By returning a DataFrame instead of just printing results, this function becomes "testable." We can compare the output of this function against known expected results to verify its accuracy.

In [0]:
from pyspark.sql.functions import col, sum as spark_sum, min, max, lit
from pyspark.sql import DataFrame


def calculate_profile_metrics(df: DataFrame, table_name: str, pk_cols=None, date_col=None) -> DataFrame:
    """
    Pure logic for profiling. Returns the profile result as a DataFrame.
    """
    total_rows = df.count()
    
    # 1. Null counts per column logic
    null_counts = df.select([
        spark_sum(col(c).isNull().cast("int")).alias(c)
        for c in df.columns
    ])

    # 2. Duplicate detection logic
    duplicate_rows = 0
    if pk_cols:
        duplicate_rows = total_rows - df.select(pk_cols).distinct().count()

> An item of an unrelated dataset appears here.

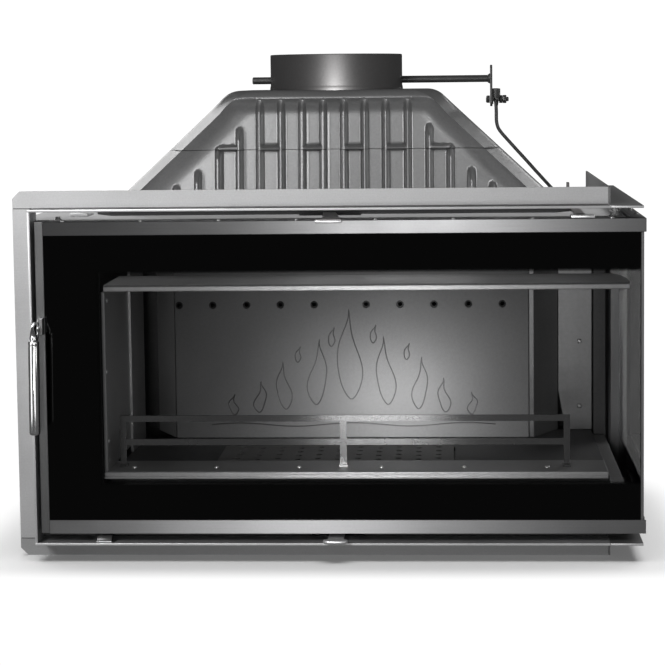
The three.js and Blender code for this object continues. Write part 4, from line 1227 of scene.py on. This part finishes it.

    # 3. Date range analysis logic
    min_date, max_date = None, None
    if date_col:
        dates = df.select(
            min(col(date_col)).alias("min_date"),
            max(col(date_col)).alias("max_date")
        ).collect()[0]
        min_date = dates["min_date"]
        max_date = dates["max_date"]

    # 4. Final summary construction: Cast dates to strings for schema consistency
    return (
        null_counts
        .withColumn("table_name", lit(table_name))
        .withColumn("total_rows", lit(total_rows))
        .withColumn("duplicate_rows", lit(duplicate_rows))
        .withColumn("min_date", lit(str(min_date))) # Cast to string for consistent comparison
        .withColumn("max_date", lit(str(max_date)))
    )

##2. Unit and Integration Test Suite

This section uses the unittest framework to validate the profiling logic and environment access.

####Logic: 
    
*Unit Tests: 
    
    Create small, "dummy" DataFrames with known errors (like specific null counts) and assert that the function detects them correctly.

*Integration Tests: 
    Verify that the Databricks environment can actually access the external Volumes where the raw data is stored. 
    
####Why this code: 

Automated tests prevent "regression" (fixing one thing and breaking another). If the logic for calculating duplicates is ever changed, these tests will immediately flag any errors.

In [0]:
import unittest
import io
from unittest import TextTestRunner
from pyspark.testing.utils import assertDataFrameEqual, assertSchemaEqual
from pyspark.sql.types import StructType, StructField, StringType, IntegerType, LongType

class ProfilingLogicTest(unittest.TestCase):

    @classmethod
    def setUpClass(cls):
        # Use the existing SparkSession in the Databricks environment
        cls.spark = spark

    def test_null_count_logic(self):
        """Unit Test: Verify null counts are calculated accurately"""
        # Create dummy data with 1 null in 'id' and 2 nulls in 'val'
        data = [("1", None), (None, "A"), (None, "B")]
        df = self.spark.createDataFrame(data, ["id", "val"])
        
        profile_result = calculate_profile_metrics(df, "test_table")
        
        # Expect 2 nulls for 'id' and 1 for 'val'
        actual_id_nulls = profile_result.select("id").collect()[0][0]
        actual_val_nulls = profile_result.select("val").collect()[0][0]
        
        self.assertEqual(actual_id_nulls, 2)
        self.assertEqual(actual_val_nulls, 1)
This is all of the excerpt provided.